Galv, CRC come under pressure in northwest Europe

Although some European coil mills have started trying to bring prices up from the low reached in summer, this may be harder to assert for cold rolled and galvanized than for hot rolled coil.

Apart from the obvious reservation on the demand side, domestic integrated mills are under pressure also from imports and from high energy costs. The price of HRC, despite efforts by northwest European mills to charge more, is basically sitting at around €650/tonne ($696). Traditionally, a premium of €80/t used to be common for CRC, and of around €100/t for HDG

A mill manager points out the structural problem of high energy prices in many European countries, which make additional processes more costly than before. He tells Kallanish that the traditional €80/100 premium is actually not sufficient to cover those extra costs. “We try at least to keep that premium up,” he says, but suggests the surcharge would actually have to shrink to attract buyers. “We’d be better off selling plain HRC,” he opines.

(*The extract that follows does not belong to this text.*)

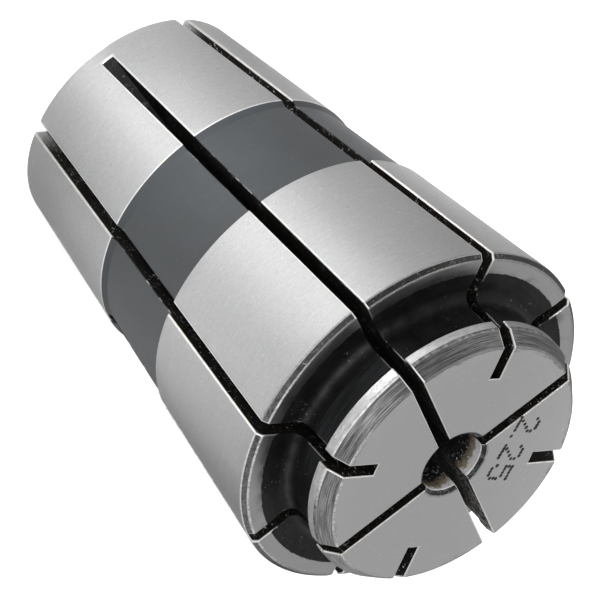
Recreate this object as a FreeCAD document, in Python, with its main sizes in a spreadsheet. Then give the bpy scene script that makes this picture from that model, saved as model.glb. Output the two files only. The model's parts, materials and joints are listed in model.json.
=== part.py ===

Competition is especially hard against imports from countries with lower energy costs, he adds.

For a while in June/July, downstream, “there was no [premium] relation at all, people just tried to get their material sold”, a buyer at a distributor states. He says this is still the case, especially for service centres, “which are still selling off material at their intake price, sometimes less”. While this may be temporary, it does not help to stabilise prices in the medium term, he warns.